Arcola Theatre (venue)
06 March 2023 (released)
09 March 2023
Tim Edge’s debut play is a thriller set in Belfast at the height of the Troubles; plotting one family’s demise as father, son and, finally, daughter are drawn into a cycle of violence that appears both inescapable and enduring - much like the titular black rock that hangs above the stage for the course of the show.
Evanna Lynch - best known for her role as Luna Lovegood in the Harry Potter series - stars as the daughter of Cashel Ryan, an imposing patriarch and member of a republican cell that commits acts of terror and punishes traitors. Edge is deliberately sparing in his description of the wider political context of the time; eschewing a historical explanation in favour of something that aims to examine the human cost of the 30 year struggle.
The issue is that too many characters and a plot-heavy, choppy script means we’re never given the chance to find our footing in this complex, often confusing world of ever-shifting loyalties. Despite the high stakes, it’s hard to get a grip on what it all means for the characters, nor what they mean to each other. We jump from scene to scene as actors rattle through their lines and switch between different roles. Dramatic lighting and a striking soundscape escalate the tension - achieving some cinematic flourishes - but without enough investment in the characters it fails to resonate more deeply.
Despite these flaws, some strong performances keep the audience engaged. Keith Dunphy is endlessly watchable as the charismatic, compromised Catholic priest, Father Paul Flynn. And youngest cast member Jordan Walker shines as neurotic bomb-maker, Fin; calculating how best to cause maximum loss of life with terrifying zeal.

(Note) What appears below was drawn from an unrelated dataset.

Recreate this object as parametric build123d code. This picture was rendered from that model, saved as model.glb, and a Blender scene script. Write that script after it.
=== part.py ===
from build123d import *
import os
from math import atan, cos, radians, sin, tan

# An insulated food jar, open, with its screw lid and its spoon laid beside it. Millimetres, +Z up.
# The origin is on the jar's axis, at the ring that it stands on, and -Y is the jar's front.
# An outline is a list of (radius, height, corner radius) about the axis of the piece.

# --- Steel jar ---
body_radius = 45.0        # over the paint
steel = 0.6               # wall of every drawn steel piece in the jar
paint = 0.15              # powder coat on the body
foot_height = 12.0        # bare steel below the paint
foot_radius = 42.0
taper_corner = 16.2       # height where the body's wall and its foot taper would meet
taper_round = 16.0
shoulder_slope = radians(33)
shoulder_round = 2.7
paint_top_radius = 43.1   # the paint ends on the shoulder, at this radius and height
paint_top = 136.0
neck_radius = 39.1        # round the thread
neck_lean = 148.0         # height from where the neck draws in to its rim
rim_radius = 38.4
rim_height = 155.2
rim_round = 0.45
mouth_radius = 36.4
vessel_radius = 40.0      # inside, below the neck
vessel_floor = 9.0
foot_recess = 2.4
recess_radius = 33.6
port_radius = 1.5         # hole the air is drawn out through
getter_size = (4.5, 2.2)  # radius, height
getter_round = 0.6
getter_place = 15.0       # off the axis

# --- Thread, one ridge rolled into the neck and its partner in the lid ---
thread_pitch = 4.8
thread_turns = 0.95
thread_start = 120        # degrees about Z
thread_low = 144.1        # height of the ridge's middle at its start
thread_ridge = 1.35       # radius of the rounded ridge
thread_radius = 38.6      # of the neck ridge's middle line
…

The director, Ben Kavanagh, refers to the collaborative process the script has been through; with himself and the cast reshaping Edge’s original ‘seed play’ into ‘the magnificent epic oak’ that we see before us today. While this approach is commendable, one can’t help but wonder if somewhere along the way the tree outgrew its roots and, a bit like that hanging black rock, became the rather unwieldy, inscrutable production that we are left with.